Most of these migrants plan to cross into the US illegally, and that's raising questions about the motivations of those supporting and encouraging this group.

CBN News Contributing Correspondent Chuck Holton embeded with the caravan in Mexico to investigate.

This massive caravan currently making it's way north through Mexico is no isolated event. Immigrants from around the world have traveled this route for decades.
 
Making the 1400-mile trek is always a difficult and dangerous undertaking.
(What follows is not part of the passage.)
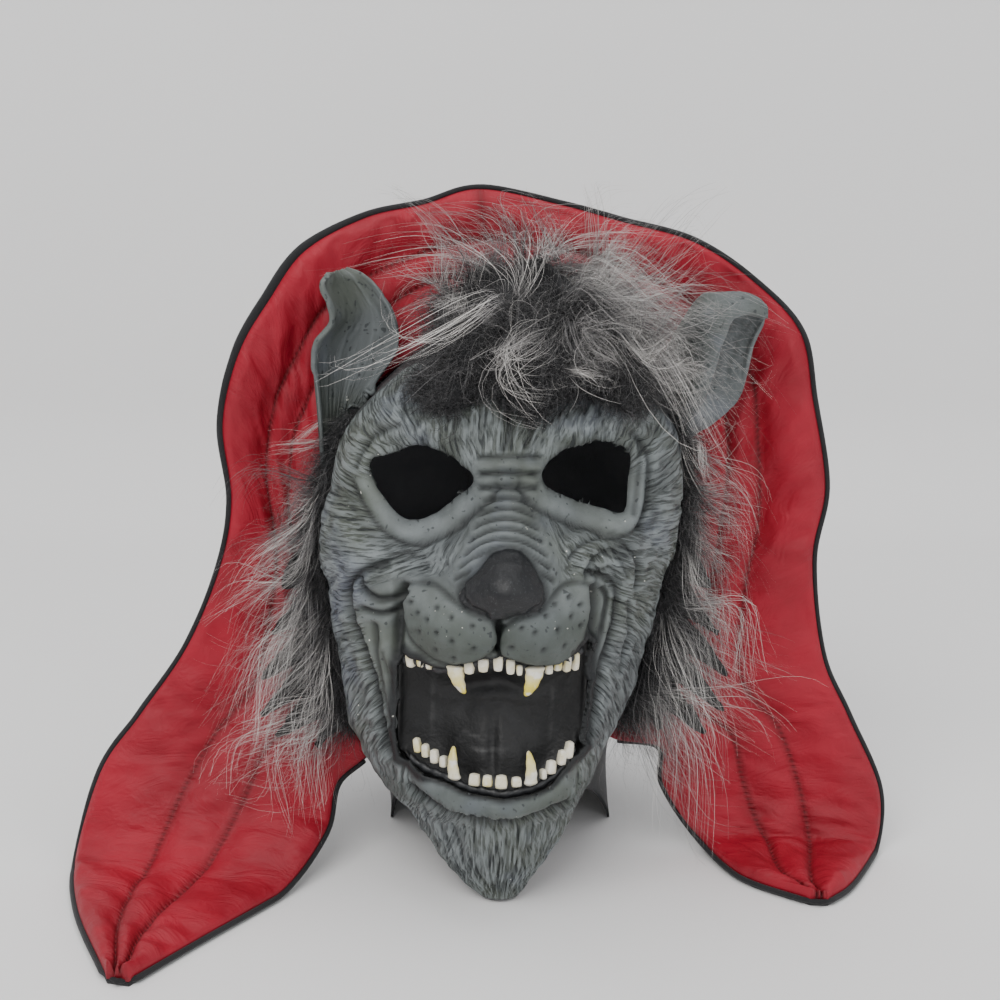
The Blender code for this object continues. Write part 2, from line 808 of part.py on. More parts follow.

It would be almost impossible for the majority of migrants to make the journey if it weren't for organizations that encourage and assist them on their way.
 
This most recent caravan has prompted many to ask about who is helping to facilitate what is becoming one of the largest mass migrations of modern history.
 
"We're giving them tortillas, we've already given out tamales for breakfast, coffee, bread," said one man from a Catholic Church handing out food in Huixtla.
 
Jacin Matacon from the Church of the Nazarene in Huixtla said, "We are here to support our brothers who are coming from Central America, giving them water, food, clothing and everything that they need. This is the first time we have come out because we've never seen such a large group passing through."
 
But the Mexican government is having trouble deciding how or even if they should help these migrants who have come into their country illegally.
 
"I'm just outside of Tapachula in southern Mexico, and a group of migrants just walked by, they are behind the main group but it's still a couple hundred people," Holton says. "And they were stopped by some immigration agents in several immigration vans that are basically just encouraging them to take the legal steps necessary to declare asylum in Mexico but the migrants didn't like that idea and they ran off and so now the police and the immigration authorities are just kind of standing around trying to figure out what to do."
 
When the confrontation happened, another group of supporters showed up. Members of the Swedish Fellowship of Reconciliation (SweFOR), a left-wing group committed to open borders and gun control, stepped between the migrants and the Mexican police, and they didn't want to be filmed by CBN News.
 
A Mexican INS official told the SweFOR reps, "We aren't attacking or hurting anyone. We are only here to offer support."
 
"Anyone seeing the images of exhausted mothers carrying their babies in the hot sun can't help but have their heartstrings tugged.  But many people are starting to ask whether charity has to include helping people make bad choices," Holton says.
 
Graham Davis, founder of the Advance Project said, "They don't need to leave. They can stay and develop their own land."
 
Graham and his wife Nicole moved to Central America five years ago to help young people break the cycle of violence and poverty.
 
He told us, "We have based our foundation on the obvious principles that it makes more sense to meet people where they are.  It's much more cost effective and it's much more successful than moving them across borders and forcing them into a new education system. We meet them right where they are and care for them and they grow. We are earning the right to be heard by moving into their neighborhood and educating them."
 
"Our students aren't running for the border," he said. "They see the value in being where they are and growing in leadership. The Advance Project develops leaders in the developing world. That's what we do."
 
Through mentoring, education, leadership and the gospel, this family is making a difference by showing a young generation of Central Americans that they don't necessarily need the United States. What they need is Jesus.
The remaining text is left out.